Développement durable

Un virage souhaité pour les organismes scolaires

| Par Paul Lanoie, Ph. D. Commissaire au développement durable et vérificateur général adjoint au Vérificateur général du Québec


En tant que commissaire au développement durable, j’ai publié, en mai 2019, les résultats d’un audit sur la contribution volontaire des organisations non assujetties à la Loi sur le développement durable1, dont les organismes scolaires. Cet audit relève plusieurs lacunes, notamment, que les organisations responsables d’un grand pan des activités du secteur public n’ont pas pris le virage souhaité en matière de développement durable. En effet, un faible pourcentage d’organisations non assujetties des secteurs municipal, de l’éducation et de la santé et des services sociaux ont entrepris une démarche de développement durable. En complément à cet audit, j’ai fait part de mes observations sur les limites de l’adoption volontaire d’une démarche de développement durable2. Je souhaiterais partager avec vous mes observations en faisant valoir les avantages d’une meilleure intégration du développement durable à l’école, notamment en présentant quelques bonnes pratiques observées à l’extérieur du Québec3.

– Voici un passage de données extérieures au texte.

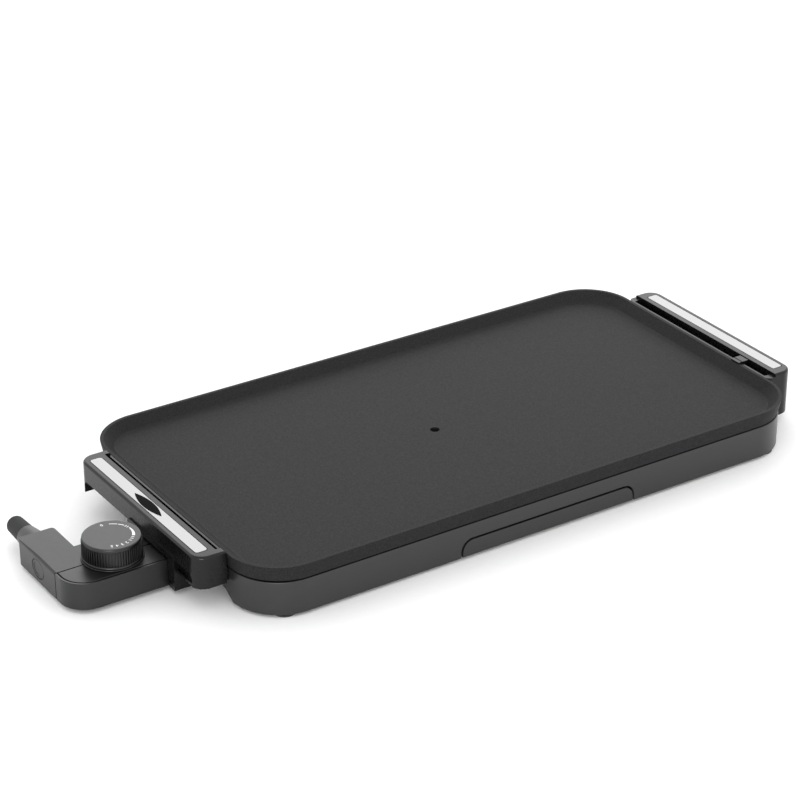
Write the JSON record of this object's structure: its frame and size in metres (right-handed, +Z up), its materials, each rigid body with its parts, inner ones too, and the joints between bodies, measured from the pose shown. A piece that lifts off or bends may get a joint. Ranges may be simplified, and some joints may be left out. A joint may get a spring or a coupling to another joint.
{
  "type": "electric griddle",
  "caption": "Table-top electric griddle with a coated plate on a low base, end handles, slide-out drip tray and plug-in thermostat control.",
  "frame": {"origin": "on the table, under the middle of the whole object's bounding box, control included", "axes": "+X along the griddle from the control end to the far handle, +Y from the drip tray side to the back, +Z up"},
  "size_m": [0.676, 0.29, 0.0483],
  "materials": {
    "coated_plate": "dark speckled non-stick coating on cast aluminium",
    "base_plastic": "satin dark grey heat-resistant plastic",
    "handle_plastic": "satin near-black heat-resistant plastic",
    "control_plastic": "fine-textured near-black plastic",
    "knob_plastic": "ribbed near-black plastic with printed scale",
    "brushed_inlay": "brushed along its length",
    "badge": "glossy black",
    "plated_steel": "zinc-plated sheet steel",
    "bright_steel": "bright stainless tube and pins",
    "screw_steel": "zinc-plated",
    "ceramic": "cream steatite ceramic",
    "brass": "turned and stamped brass",
    "foot_rubber": "matt black rubber"
  },
  "bodies": {
    "griddle": {"cooking_plate": "coated_plate", "base_skirt": "base_plastic", "left_handle": "handle_plastic", "right_handle": "handle_plastic", "plate_catch": "handle_plastic", "left_inlay": "brushed_inlay", "right_inlay": "brushed_inlay", "inlay_badge": "badge", "bottom_cover": "plated_steel", "heat_reflector": "plated_steel", "tray_rail_left": "plated_steel", "tray_rail_right": "plated_steel", "heating_element": "bright_steel", "terminal_pin_front": "bright_steel", "terminal_pin_rear": "bright_steel", "plate_screw_front_left": "screw_steel", "plate_screw_front_right": "screw_steel", "plate_screw_rear_left": "screw_steel", "plate_screw_rear_right": "screw_steel", "handle_screw_left_front": "screw_steel", "handle_screw_left_rear": "screw_steel", "handle_screw_right_front": "screw_steel", "handle_screw_right_rear": "screw_steel", "reflector_screw_1": "screw_steel", "reflector_screw_2": "screw_steel", "pin_insulator_front": "ceramic", "pin_insulator_rear": "ceramic", "foot_front_left": "foot_rubber", "foot_front_right": "foot_rubber", "foot_rear_right": "foot_rubber", "foot_rear_left": "foot_rubber"},
    "drip_tray": {"drip_tray": "base_plastic"},
    "control": {"control_front_housing": "control_plastic", "control_rear_housing": "control_plastic", "control_top_cover": "control_plastic", "control_side_badge": "control_plastic", "knob_bezel": "control_plastic", "thermostat_block": "ceramic", "contact_socket_front": "brass", "contact_socket_rear": "brass", "sensor_rod": "bright_steel", "rod_collar": "bright_steel", "control_screw_1": "screw_steel", "control_screw_2": "screw_steel", "cord_collar": "control_plastic", "cord_boot": "foot_rubber"},
    "knob": {"control_knob": "knob_plastic", "knob_spindle": "brass"}
  },
  "joints": [
    {"name": "control_unplug", "type": "slide", "parent": "griddle", "child": "control", "axis": [-1, 0, 0], "range_m": [0, 0.15]},
    {"name": "knob_turn", "type": "hinge", "parent": "control", "child": "knob", "pos_m": [-0.289, -0.025, 0.037], "axis": [0, 0, -1], "range_deg": [0, 270]},
    {"name": "tray_slide", "type": "slide", "parent": "griddle", "child": "drip_tray", "axis": [0, -1, 0], "range_m": [0, 0.2]}
  ]
}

Éducation et développement durable

Le développement durable à long terme n’est possible que si les individus et les sociétés modifient leur manière de penser et d’agir. L’éducation est essentielle pour opérer cette transformation. L’éducation au développement durable aide les individus et les groupes à trouver des solutions pour faire face aux défis liés à la durabilité. Elle consiste à intégrer dans l’enseignement et l’apprentissage des problématiques prioritaires en matière de développement durable, telles que les changements climatiques, la réduction des risques de catastrophe, la biodiversité, la réduction de la pauvreté et la consommation durable. Ainsi, l’éducation au développement durable donne aux apprenants les moyens de prendre des décisions en toute connaissance de cause et d’accomplir des actions responsables en vue de l’intégrité environnementale, de la viabilité économique et d’une société juste pour les générations présentes et à venir, et ce, dans le respect de la diversité culturelle. Notons que l’Organisation des Nations Unies vise justement à faire en sorte que tous les élèves acquièrent les connaissances et compétences nécessaires pour promouvoir le développement durable dans le cadre de son Programme de développement durable à l’horizon 2030. 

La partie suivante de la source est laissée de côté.